The first of these is customer lifecycle management, which will involve building personalised customer relationships driven by automation.

Second is the customer value proposition. This is the business aiming to differentiate its brands from the competition and be relevant to customer needs.

888 said it also aims to leverage AI and automation to drive efficiency, effectiveness and scalability.

Next is product and technology. The company said it will unify its proprietary technology platform to deliver products that are aligned with its brands and customer needs.

The business also said it aims to improve its culture. Widerström said this will involve a “Glocal” operating model that empowers staff.

Finally, the company said it will integrate ESG principals into its core operations to ensure long-term value creation.

“I firmly believe that the group now has all the key ingredients for long-term success: leading positions in growing markets with high and rising barriers to entry; powerful proprietary technology; a top-class management team; and some of the strongest betting and gaming brands in the world,” said Widerström.

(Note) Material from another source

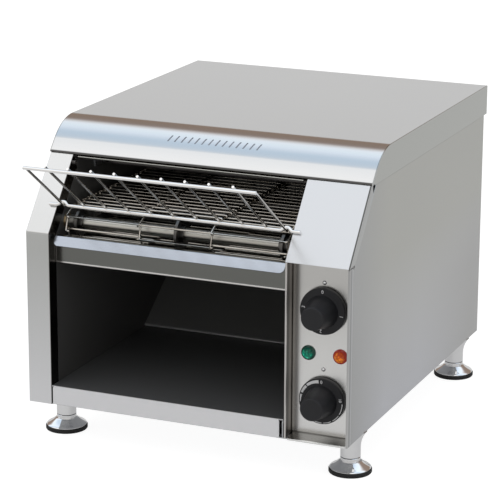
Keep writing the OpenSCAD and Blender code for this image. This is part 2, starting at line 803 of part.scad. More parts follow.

“We are now clear on what success looks like, we have the team and capabilities to deliver, and I am confident that the execution of our plan will deliver a high return on equity from sustainable profitable growth, enhanced by deleveraging.”

Rocky road

Overall, Peel Hunt was relatively bullish on the strategy, stating it was “clear implementation has already begun”.

As such, it reiterated its “Buy” rating, with a 175p target price.

The analysts noted the business’ decision to reduce its FY24 guidance will work to give the company headroom to invest in marketing and technology to implement the VCP without having to reset forecasts.

However, Peel Hunt also suggested the company’s Q1 outlook may create some doubts about whether the strategy will be a success.  

“Assuming normal win margins, the company expects Q1 2024 revenue to be £420m-£430m, implying c.5% YoY revenue decline,” it said.

“Management needs to be convincing that the business is still on track for its targets despite this poor start to the year.”